Write the data out again in full, with no departure from the original.
--- start of Recorded information ---
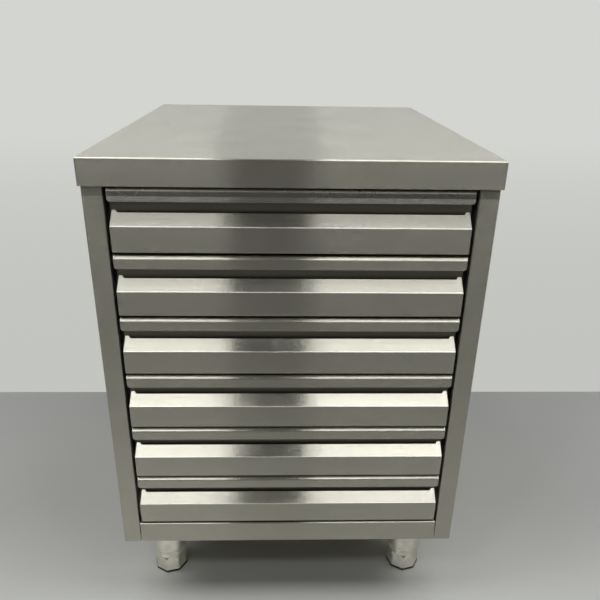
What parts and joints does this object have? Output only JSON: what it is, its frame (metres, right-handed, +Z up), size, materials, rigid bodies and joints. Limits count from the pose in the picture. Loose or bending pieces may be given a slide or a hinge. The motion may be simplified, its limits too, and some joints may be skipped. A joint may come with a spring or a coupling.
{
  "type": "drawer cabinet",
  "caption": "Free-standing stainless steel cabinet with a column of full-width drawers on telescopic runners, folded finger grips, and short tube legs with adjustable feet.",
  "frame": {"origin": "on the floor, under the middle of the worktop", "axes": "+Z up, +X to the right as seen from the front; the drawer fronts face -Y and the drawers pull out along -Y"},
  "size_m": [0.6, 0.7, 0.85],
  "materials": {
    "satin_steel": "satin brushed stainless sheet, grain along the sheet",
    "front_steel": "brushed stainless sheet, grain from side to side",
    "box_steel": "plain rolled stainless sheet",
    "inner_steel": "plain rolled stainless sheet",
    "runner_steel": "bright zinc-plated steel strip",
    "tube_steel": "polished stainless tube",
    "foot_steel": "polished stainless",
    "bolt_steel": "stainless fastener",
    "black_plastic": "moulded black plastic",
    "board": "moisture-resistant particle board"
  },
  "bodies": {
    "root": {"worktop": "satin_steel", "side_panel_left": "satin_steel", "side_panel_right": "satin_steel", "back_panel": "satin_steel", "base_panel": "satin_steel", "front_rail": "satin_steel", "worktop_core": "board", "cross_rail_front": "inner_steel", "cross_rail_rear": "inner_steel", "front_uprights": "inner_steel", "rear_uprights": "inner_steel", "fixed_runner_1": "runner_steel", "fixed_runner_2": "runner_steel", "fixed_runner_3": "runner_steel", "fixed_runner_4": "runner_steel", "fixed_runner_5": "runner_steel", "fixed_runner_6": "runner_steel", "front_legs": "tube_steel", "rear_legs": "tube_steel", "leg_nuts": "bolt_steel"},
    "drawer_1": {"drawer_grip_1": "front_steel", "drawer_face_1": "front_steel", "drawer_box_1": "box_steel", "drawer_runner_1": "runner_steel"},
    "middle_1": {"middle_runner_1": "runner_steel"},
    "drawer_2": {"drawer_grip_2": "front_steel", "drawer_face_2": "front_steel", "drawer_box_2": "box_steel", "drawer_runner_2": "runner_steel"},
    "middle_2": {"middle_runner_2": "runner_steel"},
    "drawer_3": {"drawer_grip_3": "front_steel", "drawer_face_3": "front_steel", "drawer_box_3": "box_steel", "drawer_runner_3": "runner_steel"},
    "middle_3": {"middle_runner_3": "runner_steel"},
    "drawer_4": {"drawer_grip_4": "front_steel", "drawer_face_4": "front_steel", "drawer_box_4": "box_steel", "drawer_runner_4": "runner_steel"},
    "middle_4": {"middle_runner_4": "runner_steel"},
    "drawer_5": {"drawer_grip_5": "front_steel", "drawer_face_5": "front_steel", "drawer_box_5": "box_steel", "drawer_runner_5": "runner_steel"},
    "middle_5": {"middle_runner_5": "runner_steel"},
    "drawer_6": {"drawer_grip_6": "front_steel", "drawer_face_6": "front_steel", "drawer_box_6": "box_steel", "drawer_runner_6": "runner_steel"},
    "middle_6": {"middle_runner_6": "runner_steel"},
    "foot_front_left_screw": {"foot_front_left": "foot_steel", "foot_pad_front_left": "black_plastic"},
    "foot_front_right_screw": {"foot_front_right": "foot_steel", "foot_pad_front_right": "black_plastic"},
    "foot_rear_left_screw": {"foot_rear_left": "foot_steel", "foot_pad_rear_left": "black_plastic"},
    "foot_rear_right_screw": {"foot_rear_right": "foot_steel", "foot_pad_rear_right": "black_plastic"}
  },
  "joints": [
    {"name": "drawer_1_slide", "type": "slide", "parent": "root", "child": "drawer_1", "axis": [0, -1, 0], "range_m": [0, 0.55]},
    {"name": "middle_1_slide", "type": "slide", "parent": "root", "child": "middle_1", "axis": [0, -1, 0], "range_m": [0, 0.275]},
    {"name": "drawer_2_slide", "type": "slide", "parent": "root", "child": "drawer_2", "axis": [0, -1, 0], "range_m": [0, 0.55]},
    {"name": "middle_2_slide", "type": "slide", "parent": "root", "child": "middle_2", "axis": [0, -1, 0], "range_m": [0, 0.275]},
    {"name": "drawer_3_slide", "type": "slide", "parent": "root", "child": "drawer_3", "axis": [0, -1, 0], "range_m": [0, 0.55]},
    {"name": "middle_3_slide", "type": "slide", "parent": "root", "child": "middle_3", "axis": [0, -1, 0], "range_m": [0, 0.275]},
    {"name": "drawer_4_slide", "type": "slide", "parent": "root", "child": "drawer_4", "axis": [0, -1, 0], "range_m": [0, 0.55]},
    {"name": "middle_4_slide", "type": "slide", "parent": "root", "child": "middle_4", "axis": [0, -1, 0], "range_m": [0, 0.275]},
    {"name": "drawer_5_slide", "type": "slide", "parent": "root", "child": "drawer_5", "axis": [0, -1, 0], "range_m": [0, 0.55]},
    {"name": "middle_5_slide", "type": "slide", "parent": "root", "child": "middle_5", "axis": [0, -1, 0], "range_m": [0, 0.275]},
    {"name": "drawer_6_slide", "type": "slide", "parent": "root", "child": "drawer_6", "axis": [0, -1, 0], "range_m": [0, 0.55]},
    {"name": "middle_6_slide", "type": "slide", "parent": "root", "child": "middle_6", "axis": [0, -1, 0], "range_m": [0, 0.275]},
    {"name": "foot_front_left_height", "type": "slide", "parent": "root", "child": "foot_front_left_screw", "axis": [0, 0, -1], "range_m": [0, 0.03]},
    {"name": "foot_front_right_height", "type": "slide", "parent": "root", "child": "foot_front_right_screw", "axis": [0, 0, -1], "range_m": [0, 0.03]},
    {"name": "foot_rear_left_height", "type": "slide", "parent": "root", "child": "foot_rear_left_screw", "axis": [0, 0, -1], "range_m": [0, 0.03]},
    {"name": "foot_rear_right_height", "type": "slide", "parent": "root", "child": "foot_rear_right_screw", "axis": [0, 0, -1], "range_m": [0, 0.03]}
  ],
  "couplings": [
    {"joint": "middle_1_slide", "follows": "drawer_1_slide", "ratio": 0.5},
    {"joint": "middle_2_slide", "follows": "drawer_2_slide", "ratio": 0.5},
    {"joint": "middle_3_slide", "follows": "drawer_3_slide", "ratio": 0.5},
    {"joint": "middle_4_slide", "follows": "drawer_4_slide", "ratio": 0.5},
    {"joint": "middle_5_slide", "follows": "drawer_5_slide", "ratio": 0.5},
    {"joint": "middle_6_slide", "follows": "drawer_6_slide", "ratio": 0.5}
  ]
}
--- end of Recorded information ---
**The response:**
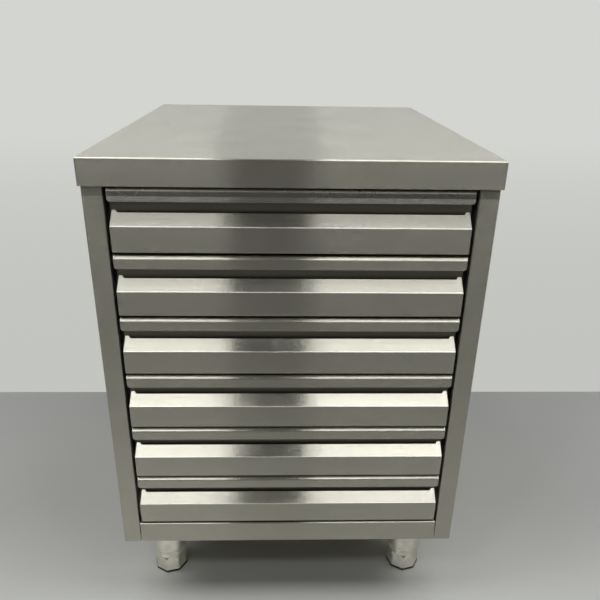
What parts and joints does this object have? Output only JSON: what it is, its frame (metres, right-handed, +Z up), size, materials, rigid bodies and joints. Limits count from the pose in the picture. Loose or bending pieces may be given a slide or a hinge. The motion may be simplified, its limits too, and some joints may be skipped. A joint may come with a spring or a coupling.
{
  "type": "drawer cabinet",
  "caption": "Free-standing stainless steel cabinet with a column of full-width drawers on telescopic runners, folded finger grips, and short tube legs with adjustable feet.",
  "frame": {"origin": "on the floor, under the middle of the worktop", "axes": "+Z up, +X to the right as seen from the front; the drawer fronts face -Y and the drawers pull out along -Y"},
  "size_m": [0.6, 0.7, 0.85],
  "materials": {
    "satin_steel": "satin brushed stainless sheet, grain along the sheet",
    "front_steel": "brushed stainless sheet, grain from side to side",
    "box_steel": "plain rolled stainless sheet",
    "inner_steel": "plain rolled stainless sheet",
    "runner_steel": "bright zinc-plated steel strip",
    "tube_steel": "polished stainless tube",
    "foot_steel": "polished stainless",
    "bolt_steel": "stainless fastener",
    "black_plastic": "moulded black plastic",
    "board": "moisture-resistant particle board"
  },
  "bodies": {
    "root": {"worktop": "satin_steel", "side_panel_left": "satin_steel", "side_panel_right": "satin_steel", "back_panel": "satin_steel", "base_panel": "satin_steel", "front_rail": "satin_steel", "worktop_core": "board", "cross_rail_front": "inner_steel", "cross_rail_rear": "inner_steel", "front_uprights": "inner_steel", "rear_uprights": "inner_steel", "fixed_runner_1": "runner_steel", "fixed_runner_2": "runner_steel", "fixed_runner_3": "runner_steel", "fixed_runner_4": "runner_steel", "fixed_runner_5": "runner_steel", "fixed_runner_6": "runner_steel", "front_legs": "tube_steel", "rear_legs": "tube_steel", "leg_nuts": "bolt_steel"},
    "drawer_1": {"drawer_grip_1": "front_steel", "drawer_face_1": "front_steel", "drawer_box_1": "box_steel", "drawer_runner_1": "runner_steel"},
    "middle_1": {"middle_runner_1": "runner_steel"},
    "drawer_2": {"drawer_grip_2": "front_steel", "drawer_face_2": "front_steel", "drawer_box_2": "box_steel", "drawer_runner_2": "runner_steel"},
    "middle_2": {"middle_runner_2": "runner_steel"},
    "drawer_3": {"drawer_grip_3": "front_steel", "drawer_face_3": "front_steel", "drawer_box_3": "box_steel", "drawer_runner_3": "runner_steel"},
    "middle_3": {"middle_runner_3": "runner_steel"},
    "drawer_4": {"drawer_grip_4": "front_steel", "drawer_face_4": "front_steel", "drawer_box_4": "box_steel", "drawer_runner_4": "runner_steel"},
    "middle_4": {"middle_runner_4": "runner_steel"},
    "drawer_5": {"drawer_grip_5": "front_steel", "drawer_face_5": "front_steel", "drawer_box_5": "box_steel", "drawer_runner_5": "runner_steel"},
    "middle_5": {"middle_runner_5": "runner_steel"},
    "drawer_6": {"drawer_grip_6": "front_steel", "drawer_face_6": "front_steel", "drawer_box_6": "box_steel", "drawer_runner_6": "runner_steel"},
    "middle_6": {"middle_runner_6": "runner_steel"},
    "foot_front_left_screw": {"foot_front_left": "foot_steel", "foot_pad_front_left": "black_plastic"},
    "foot_front_right_screw": {"foot_front_right": "foot_steel", "foot_pad_front_right": "black_plastic"},
    "foot_rear_left_screw": {"foot_rear_left": "foot_steel", "foot_pad_rear_left": "black_plastic"},
    "foot_rear_right_screw": {"foot_rear_right": "foot_steel", "foot_pad_rear_right": "black_plastic"}
  },
  "joints": [
    {"name": "drawer_1_slide", "type": "slide", "parent": "root", "child": "drawer_1", "axis": [0, -1, 0], "range_m": [0, 0.55]},
    {"name": "middle_1_slide", "type": "slide", "parent": "root", "child": "middle_1", "axis": [0, -1, 0], "range_m": [0, 0.275]},
    {"name": "drawer_2_slide", "type": "slide", "parent": "root", "child": "drawer_2", "axis": [0, -1, 0], "range_m": [0, 0.55]},
    {"name": "middle_2_slide", "type": "slide", "parent": "root", "child": "middle_2", "axis": [0, -1, 0], "range_m": [0, 0.275]},
    {"name": "drawer_3_slide", "type": "slide", "parent": "root", "child": "drawer_3", "axis": [0, -1, 0], "range_m": [0, 0.55]},
    {"name": "middle_3_slide", "type": "slide", "parent": "root", "child": "middle_3", "axis": [0, -1, 0], "range_m": [0, 0.275]},
    {"name": "drawer_4_slide", "type": "slide", "parent": "root", "child": "drawer_4", "axis": [0, -1, 0], "range_m": [0, 0.55]},
    {"name": "middle_4_slide", "type": "slide", "parent": "root", "child": "middle_4", "axis": [0, -1, 0], "range_m": [0, 0.275]},
    {"name": "drawer_5_slide", "type": "slide", "parent": "root", "child": "drawer_5", "axis": [0, -1, 0], "range_m": [0, 0.55]},
    {"name": "middle_5_slide", "type": "slide", "parent": "root", "child": "middle_5", "axis": [0, -1, 0], "range_m": [0, 0.275]},
    {"name": "drawer_6_slide", "type": "slide", "parent": "root", "child": "drawer_6", "axis": [0, -1, 0], "range_m": [0, 0.55]},
    {"name": "middle_6_slide", "type": "slide", "parent": "root", "child": "middle_6", "axis": [0, -1, 0], "range_m": [0, 0.275]},
    {"name": "foot_front_left_height", "type": "slide", "parent": "root", "child": "foot_front_left_screw", "axis": [0, 0, -1], "range_m": [0, 0.03]},
    {"name": "foot_front_right_height", "type": "slide", "parent": "root", "child": "foot_front_right_screw", "axis": [0, 0, -1], "range_m": [0, 0.03]},
    {"name": "foot_rear_left_height", "type": "slide", "parent": "root", "child": "foot_rear_left_screw", "axis": [0, 0, -1], "range_m": [0, 0.03]},
    {"name": "foot_rear_right_height", "type": "slide", "parent": "root", "child": "foot_rear_right_screw", "axis": [0, 0, -1], "range_m": [0, 0.03]}
  ],
  "couplings": [
    {"joint": "middle_1_slide", "follows": "drawer_1_slide", "ratio": 0.5},
    {"joint": "middle_2_slide", "follows": "drawer_2_slide", "ratio": 0.5},
    {"joint": "middle_3_slide", "follows": "drawer_3_slide", "ratio": 0.5},
    {"joint": "middle_4_slide", "follows": "drawer_4_slide", "ratio": 0.5},
    {"joint": "middle_5_slide", "follows": "drawer_5_slide", "ratio": 0.5},
    {"joint": "middle_6_slide", "follows": "drawer_6_slide", "ratio": 0.5}
  ]
}